### YOUR OBJECTIVE:
Find the string "pose" in the records. Copy every line it appears in.

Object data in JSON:
---*---

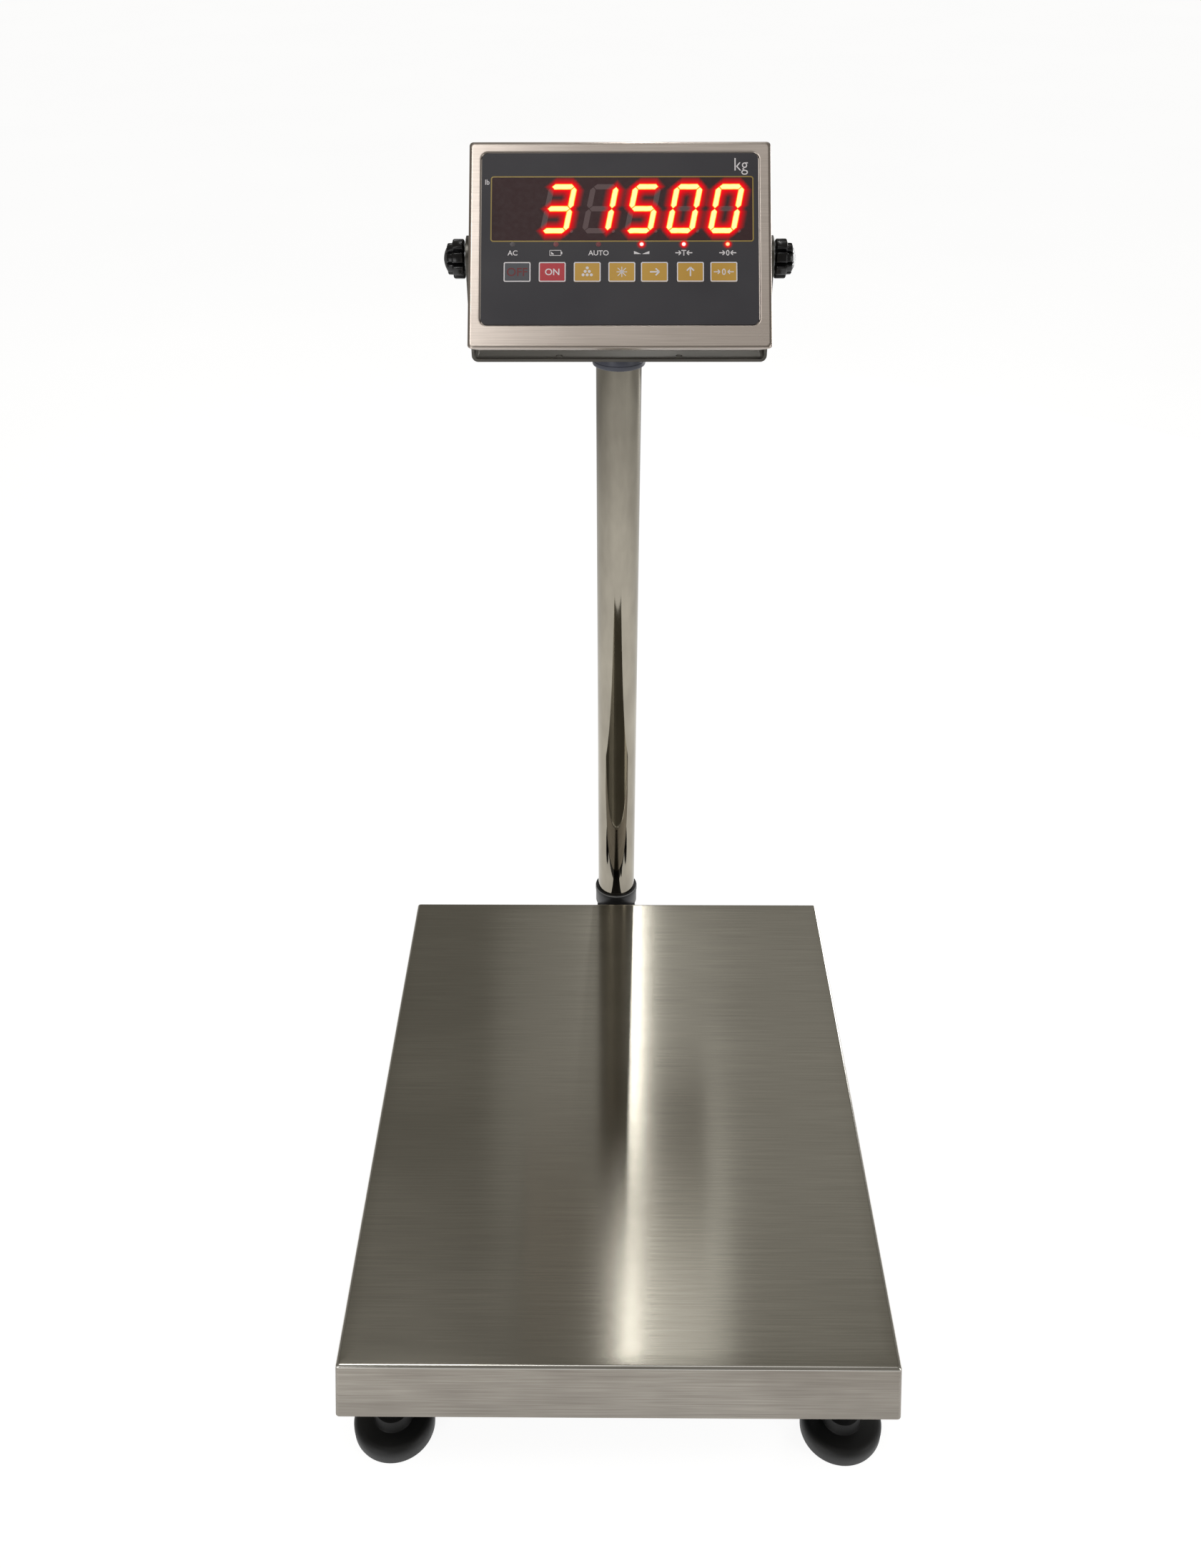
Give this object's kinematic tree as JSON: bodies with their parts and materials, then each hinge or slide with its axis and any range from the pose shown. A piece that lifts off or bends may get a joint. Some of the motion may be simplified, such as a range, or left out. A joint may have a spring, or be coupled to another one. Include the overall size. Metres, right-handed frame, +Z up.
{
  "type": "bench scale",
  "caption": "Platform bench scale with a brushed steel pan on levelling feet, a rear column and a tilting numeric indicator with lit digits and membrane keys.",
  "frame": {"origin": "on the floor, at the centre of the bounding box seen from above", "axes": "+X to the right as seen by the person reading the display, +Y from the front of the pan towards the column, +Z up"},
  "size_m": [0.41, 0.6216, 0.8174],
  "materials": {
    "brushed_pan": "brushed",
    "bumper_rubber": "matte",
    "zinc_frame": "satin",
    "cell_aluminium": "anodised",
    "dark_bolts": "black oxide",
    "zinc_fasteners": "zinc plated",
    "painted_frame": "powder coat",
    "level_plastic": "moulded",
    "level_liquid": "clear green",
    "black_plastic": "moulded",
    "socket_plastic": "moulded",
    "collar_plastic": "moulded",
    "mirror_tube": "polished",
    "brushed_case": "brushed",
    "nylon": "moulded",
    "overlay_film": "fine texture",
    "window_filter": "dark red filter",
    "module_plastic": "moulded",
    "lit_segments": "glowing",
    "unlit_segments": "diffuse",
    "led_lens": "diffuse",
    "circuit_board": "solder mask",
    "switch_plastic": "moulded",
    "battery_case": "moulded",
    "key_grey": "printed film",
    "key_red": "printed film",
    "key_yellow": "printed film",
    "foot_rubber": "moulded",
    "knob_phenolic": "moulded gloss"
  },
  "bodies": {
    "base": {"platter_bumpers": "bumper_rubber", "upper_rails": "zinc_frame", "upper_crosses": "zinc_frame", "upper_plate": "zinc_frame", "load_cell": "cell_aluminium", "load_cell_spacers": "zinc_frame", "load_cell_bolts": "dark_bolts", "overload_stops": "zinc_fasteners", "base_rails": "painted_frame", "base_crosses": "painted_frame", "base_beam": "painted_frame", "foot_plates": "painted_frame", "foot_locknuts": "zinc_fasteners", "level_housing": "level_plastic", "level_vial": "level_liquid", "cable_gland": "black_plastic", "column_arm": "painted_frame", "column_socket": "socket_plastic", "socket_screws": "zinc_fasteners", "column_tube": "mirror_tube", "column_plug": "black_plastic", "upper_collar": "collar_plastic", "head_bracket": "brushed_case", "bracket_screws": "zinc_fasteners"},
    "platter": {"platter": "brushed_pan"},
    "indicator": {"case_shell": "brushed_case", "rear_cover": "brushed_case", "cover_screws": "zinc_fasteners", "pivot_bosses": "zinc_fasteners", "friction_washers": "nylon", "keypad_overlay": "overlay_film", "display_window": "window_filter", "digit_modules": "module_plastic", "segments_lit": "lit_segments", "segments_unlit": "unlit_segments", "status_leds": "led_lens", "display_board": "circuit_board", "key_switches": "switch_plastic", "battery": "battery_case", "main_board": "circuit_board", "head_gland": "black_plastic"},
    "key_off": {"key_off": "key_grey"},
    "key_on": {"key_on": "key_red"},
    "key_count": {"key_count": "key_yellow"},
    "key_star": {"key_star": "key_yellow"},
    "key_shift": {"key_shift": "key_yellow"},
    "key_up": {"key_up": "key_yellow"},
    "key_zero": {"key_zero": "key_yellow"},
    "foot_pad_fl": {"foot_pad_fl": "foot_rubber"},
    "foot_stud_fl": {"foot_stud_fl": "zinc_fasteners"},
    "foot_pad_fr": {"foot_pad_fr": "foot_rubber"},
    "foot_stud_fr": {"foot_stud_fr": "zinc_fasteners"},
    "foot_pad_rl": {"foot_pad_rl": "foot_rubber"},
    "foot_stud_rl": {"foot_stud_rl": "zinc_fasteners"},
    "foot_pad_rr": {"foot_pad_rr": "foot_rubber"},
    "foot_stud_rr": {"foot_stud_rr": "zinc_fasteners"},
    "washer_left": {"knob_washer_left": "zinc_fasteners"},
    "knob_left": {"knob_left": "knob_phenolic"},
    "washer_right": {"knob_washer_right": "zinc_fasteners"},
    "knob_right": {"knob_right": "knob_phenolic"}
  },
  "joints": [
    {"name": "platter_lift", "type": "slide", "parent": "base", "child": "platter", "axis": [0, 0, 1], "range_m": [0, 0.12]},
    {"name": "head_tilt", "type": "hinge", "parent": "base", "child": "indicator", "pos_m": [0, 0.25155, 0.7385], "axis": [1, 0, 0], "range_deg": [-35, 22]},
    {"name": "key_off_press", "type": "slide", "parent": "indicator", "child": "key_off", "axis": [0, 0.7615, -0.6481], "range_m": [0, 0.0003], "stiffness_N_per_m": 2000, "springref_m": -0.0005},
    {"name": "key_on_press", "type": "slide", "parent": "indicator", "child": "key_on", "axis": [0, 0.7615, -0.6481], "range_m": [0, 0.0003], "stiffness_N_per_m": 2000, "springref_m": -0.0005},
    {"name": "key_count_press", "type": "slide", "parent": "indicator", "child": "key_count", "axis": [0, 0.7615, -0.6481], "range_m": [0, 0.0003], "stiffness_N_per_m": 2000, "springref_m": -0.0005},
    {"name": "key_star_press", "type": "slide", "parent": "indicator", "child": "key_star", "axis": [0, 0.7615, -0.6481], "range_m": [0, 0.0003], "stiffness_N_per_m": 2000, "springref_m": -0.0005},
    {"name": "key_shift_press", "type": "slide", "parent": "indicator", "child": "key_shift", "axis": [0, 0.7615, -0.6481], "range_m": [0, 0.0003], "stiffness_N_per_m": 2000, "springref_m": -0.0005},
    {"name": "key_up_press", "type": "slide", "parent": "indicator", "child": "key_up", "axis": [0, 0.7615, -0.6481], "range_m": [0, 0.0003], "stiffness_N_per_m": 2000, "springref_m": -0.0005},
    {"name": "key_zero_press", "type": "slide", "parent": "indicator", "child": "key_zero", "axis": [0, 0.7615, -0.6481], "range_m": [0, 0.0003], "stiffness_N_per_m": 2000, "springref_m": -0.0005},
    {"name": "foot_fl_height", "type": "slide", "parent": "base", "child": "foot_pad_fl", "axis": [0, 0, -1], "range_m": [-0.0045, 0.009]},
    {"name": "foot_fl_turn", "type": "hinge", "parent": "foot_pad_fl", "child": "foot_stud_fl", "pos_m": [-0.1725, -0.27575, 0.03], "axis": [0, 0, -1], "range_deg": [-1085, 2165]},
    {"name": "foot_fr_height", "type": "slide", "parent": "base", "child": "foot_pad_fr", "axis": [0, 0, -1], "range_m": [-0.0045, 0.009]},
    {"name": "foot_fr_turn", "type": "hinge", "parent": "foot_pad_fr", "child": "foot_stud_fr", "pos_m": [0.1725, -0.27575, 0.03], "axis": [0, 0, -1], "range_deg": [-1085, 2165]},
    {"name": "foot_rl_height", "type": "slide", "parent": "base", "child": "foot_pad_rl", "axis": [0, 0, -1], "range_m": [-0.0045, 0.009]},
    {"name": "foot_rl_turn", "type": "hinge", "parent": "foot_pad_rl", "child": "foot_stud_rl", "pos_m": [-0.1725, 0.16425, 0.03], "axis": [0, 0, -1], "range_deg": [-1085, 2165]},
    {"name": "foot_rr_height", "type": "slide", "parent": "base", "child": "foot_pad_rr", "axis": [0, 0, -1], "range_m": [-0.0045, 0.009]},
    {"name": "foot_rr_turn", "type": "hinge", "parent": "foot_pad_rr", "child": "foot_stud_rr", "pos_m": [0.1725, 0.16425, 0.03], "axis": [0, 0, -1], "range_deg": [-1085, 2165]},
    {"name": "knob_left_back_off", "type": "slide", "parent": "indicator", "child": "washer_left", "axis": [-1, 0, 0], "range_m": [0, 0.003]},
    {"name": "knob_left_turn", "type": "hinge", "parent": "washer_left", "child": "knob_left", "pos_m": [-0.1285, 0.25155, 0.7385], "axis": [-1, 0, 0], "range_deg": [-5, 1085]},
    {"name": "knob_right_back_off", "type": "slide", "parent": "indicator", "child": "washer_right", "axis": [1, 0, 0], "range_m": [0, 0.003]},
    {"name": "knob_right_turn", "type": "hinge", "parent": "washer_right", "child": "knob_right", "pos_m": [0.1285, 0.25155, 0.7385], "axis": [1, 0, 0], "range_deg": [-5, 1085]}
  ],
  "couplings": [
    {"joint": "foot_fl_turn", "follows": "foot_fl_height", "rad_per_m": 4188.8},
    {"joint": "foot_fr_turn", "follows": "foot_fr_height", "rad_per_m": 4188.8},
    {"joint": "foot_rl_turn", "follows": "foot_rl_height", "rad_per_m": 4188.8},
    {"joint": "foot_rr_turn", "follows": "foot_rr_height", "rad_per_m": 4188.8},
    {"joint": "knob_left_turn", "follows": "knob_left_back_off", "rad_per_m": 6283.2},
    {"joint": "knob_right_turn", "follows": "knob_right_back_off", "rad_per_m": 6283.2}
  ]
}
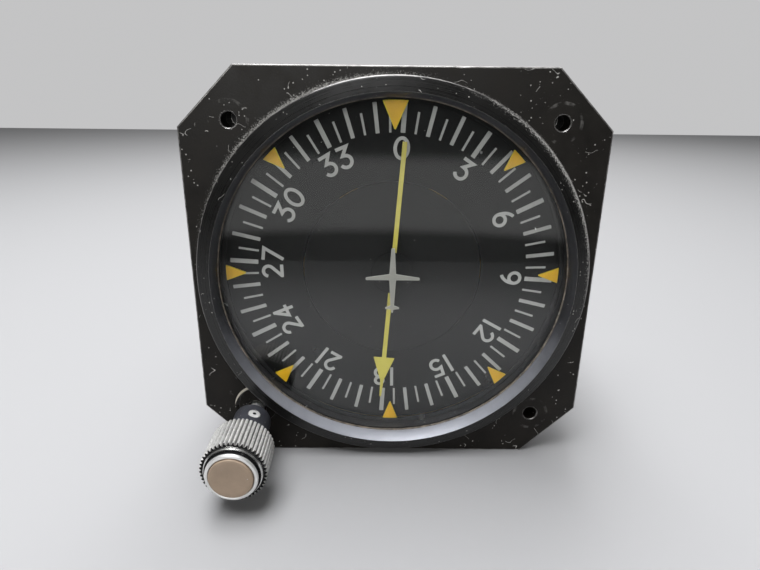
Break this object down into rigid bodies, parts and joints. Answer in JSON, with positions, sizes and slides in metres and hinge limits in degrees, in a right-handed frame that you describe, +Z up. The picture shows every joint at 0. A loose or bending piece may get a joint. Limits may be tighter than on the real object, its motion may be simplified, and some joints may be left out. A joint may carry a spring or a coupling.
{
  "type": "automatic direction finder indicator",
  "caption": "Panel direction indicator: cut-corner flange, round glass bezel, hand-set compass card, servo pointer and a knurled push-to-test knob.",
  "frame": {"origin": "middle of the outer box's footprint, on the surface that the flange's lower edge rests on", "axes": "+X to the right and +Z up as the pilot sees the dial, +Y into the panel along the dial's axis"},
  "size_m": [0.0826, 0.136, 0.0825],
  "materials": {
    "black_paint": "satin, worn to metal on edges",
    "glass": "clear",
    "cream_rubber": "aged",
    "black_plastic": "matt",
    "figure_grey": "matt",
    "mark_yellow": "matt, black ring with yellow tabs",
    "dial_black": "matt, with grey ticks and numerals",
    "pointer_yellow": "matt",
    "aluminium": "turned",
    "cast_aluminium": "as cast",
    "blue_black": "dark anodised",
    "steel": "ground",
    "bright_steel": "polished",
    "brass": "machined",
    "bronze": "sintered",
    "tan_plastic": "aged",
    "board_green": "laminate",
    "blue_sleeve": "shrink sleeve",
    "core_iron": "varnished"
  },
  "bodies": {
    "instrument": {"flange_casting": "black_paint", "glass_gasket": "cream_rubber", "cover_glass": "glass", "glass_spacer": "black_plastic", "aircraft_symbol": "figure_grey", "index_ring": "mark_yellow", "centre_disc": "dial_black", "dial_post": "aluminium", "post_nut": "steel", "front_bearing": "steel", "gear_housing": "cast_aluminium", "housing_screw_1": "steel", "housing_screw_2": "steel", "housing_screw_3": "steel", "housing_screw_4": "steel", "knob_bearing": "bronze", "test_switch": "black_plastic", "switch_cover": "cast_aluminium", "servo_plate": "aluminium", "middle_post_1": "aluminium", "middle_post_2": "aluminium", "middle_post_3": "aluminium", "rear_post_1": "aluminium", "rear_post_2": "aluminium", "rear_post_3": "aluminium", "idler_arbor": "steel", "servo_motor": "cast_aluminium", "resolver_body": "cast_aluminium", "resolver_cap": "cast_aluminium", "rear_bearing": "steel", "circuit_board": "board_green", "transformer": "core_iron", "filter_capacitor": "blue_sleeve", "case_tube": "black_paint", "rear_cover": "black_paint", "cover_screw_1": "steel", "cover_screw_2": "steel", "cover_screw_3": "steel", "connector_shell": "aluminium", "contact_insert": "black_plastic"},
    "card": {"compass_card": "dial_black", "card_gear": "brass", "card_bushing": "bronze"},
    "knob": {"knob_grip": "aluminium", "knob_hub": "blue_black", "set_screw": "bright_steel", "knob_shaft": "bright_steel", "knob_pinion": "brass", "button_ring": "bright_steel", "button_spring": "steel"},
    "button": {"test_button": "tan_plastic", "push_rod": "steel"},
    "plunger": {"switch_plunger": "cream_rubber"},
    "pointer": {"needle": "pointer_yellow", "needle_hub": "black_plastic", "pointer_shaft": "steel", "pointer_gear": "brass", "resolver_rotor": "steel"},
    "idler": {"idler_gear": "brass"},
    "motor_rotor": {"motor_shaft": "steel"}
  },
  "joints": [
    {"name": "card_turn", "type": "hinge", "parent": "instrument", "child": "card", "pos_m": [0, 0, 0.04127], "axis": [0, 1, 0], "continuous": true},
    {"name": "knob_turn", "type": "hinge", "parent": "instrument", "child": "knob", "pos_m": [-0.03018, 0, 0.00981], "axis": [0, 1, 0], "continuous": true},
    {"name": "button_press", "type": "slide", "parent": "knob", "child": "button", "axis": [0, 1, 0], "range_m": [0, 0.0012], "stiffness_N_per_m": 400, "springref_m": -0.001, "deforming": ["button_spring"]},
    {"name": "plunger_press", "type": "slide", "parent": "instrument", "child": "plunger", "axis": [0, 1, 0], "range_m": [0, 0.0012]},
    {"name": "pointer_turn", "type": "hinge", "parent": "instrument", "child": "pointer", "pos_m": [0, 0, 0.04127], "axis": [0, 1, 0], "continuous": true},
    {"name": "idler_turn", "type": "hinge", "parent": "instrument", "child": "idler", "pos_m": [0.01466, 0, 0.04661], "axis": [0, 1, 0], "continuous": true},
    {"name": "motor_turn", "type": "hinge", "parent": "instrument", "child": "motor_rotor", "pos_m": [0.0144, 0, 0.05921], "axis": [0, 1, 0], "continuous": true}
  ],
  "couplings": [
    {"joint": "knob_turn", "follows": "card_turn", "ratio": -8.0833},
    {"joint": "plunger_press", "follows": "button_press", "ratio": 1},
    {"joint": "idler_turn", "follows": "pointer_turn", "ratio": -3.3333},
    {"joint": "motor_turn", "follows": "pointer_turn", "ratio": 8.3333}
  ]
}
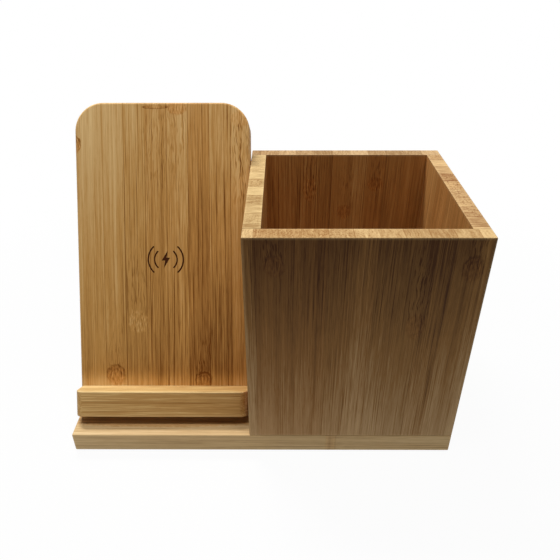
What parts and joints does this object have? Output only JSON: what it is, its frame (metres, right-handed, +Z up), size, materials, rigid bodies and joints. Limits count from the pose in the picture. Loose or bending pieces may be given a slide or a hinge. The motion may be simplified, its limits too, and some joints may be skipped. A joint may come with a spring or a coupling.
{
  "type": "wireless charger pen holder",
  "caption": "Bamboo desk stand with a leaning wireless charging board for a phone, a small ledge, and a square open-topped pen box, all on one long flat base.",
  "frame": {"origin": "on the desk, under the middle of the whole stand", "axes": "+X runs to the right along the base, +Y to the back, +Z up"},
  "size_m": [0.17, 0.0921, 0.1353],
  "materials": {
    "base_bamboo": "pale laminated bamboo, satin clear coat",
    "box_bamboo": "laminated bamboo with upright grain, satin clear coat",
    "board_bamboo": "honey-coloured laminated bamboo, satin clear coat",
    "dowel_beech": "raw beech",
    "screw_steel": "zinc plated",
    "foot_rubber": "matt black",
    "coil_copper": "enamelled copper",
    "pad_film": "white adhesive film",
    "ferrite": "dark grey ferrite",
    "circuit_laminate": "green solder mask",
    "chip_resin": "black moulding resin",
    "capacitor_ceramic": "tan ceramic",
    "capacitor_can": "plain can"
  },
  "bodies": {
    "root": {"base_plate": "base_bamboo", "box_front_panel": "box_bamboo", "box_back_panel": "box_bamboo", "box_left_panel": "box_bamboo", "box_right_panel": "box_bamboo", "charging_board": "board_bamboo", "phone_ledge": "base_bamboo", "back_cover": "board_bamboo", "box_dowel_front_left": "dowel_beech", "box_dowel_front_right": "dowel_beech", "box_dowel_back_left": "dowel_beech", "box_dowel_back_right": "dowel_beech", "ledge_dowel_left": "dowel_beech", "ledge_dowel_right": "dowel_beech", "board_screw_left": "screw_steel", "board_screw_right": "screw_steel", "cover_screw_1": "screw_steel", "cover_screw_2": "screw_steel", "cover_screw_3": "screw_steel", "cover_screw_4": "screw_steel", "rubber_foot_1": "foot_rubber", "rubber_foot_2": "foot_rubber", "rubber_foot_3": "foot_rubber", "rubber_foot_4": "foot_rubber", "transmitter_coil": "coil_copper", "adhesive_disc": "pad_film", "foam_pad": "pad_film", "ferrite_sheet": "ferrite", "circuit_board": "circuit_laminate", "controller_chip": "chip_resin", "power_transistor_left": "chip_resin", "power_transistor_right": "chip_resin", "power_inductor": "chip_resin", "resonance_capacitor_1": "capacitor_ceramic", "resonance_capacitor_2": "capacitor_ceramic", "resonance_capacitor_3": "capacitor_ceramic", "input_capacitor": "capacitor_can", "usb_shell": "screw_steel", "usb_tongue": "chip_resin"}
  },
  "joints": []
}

---*---

### WRITTEN ANSWER:
Give this object's kinematic tree as JSON: bodies with their parts and materials, then each hinge or slide with its axis and any range from the pose shown. A piece that lifts off or bends may get a joint. Some of the motion may be simplified, such as a range, or left out. A joint may have a spring, or be coupled to another one. Include the overall size. Metres, right-handed frame, +Z up.
What parts and joints does this object have? Output only JSON: what it is, its frame (metres, right-handed, +Z up), size, materials, rigid bodies and joints. Limits count from the pose in the picture. Loose or bending pieces may be given a slide or a hinge. The motion may be simplified, its limits too, and some joints may be skipped. A joint may come with a spring or a coupling.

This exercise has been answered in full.